--- START OF Material to process ---

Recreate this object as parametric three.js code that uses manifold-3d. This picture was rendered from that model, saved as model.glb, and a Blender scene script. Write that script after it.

--- END OF Material to process ---
--- START OF Material to process ---

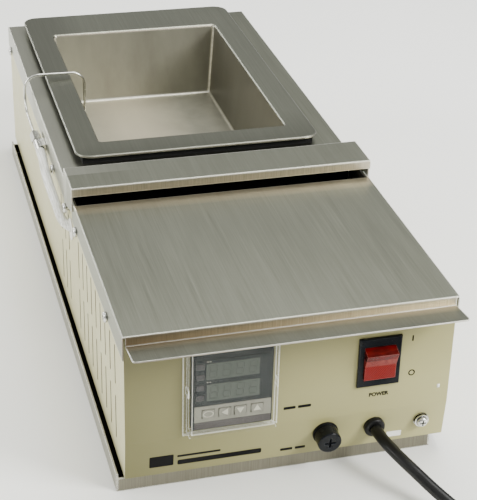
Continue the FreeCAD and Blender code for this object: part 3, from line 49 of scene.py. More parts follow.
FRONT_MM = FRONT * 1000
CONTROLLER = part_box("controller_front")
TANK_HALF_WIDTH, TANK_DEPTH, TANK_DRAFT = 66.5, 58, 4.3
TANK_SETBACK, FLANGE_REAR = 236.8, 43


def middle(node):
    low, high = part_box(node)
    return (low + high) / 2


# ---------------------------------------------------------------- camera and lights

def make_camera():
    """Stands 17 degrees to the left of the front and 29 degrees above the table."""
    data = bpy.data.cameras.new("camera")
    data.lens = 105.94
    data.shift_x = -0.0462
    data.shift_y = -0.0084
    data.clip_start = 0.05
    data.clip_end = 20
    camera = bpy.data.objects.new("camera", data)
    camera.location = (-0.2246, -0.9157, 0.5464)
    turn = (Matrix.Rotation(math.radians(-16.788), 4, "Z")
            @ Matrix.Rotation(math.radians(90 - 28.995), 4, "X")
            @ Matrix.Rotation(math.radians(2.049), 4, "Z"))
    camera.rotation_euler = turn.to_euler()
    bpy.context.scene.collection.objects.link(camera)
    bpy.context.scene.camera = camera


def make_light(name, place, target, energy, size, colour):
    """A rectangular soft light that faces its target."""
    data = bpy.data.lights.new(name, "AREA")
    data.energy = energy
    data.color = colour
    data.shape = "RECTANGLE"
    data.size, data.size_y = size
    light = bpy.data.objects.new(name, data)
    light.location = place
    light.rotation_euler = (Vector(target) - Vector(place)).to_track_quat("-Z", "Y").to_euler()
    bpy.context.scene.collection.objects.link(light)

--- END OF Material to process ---
--- START OF Material to process ---

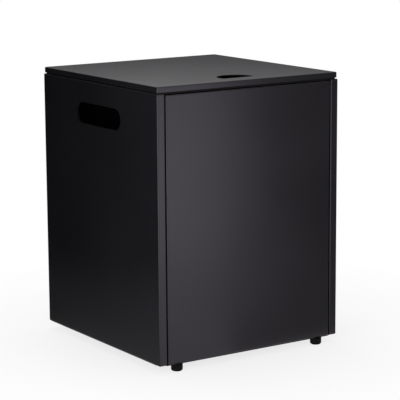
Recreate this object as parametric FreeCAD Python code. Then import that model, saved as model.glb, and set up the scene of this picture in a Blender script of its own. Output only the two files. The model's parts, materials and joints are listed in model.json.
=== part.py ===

--- END OF Material to process ---

In the listing above, locate the line with "Continue the FreeCAD" and the line with "bpy.context.scene.camera = camera", then extract exactly those lines and every line between them, and nothing more.

**Output below**
Continue the FreeCAD and Blender code for this object: part 3, from line 49 of scene.py. More parts follow.
FRONT_MM = FRONT * 1000
CONTROLLER = part_box("controller_front")
TANK_HALF_WIDTH, TANK_DEPTH, TANK_DRAFT = 66.5, 58, 4.3
TANK_SETBACK, FLANGE_REAR = 236.8, 43


def middle(node):
    low, high = part_box(node)
    return (low + high) / 2


# ---------------------------------------------------------------- camera and lights

def make_camera():
    """Stands 17 degrees to the left of the front and 29 degrees above the table."""
    data = bpy.data.cameras.new("camera")
    data.lens = 105.94
    data.shift_x = -0.0462
    data.shift_y = -0.0084
    data.clip_start = 0.05
    data.clip_end = 20
    camera = bpy.data.objects.new("camera", data)
    camera.location = (-0.2246, -0.9157, 0.5464)
    turn = (Matrix.Rotation(math.radians(-16.788), 4, "Z")
            @ Matrix.Rotation(math.radians(90 - 28.995), 4, "X")
            @ Matrix.Rotation(math.radians(2.049), 4, "Z"))
    camera.rotation_euler = turn.to_euler()
    bpy.context.scene.collection.objects.link(camera)
    bpy.context.scene.camera = camera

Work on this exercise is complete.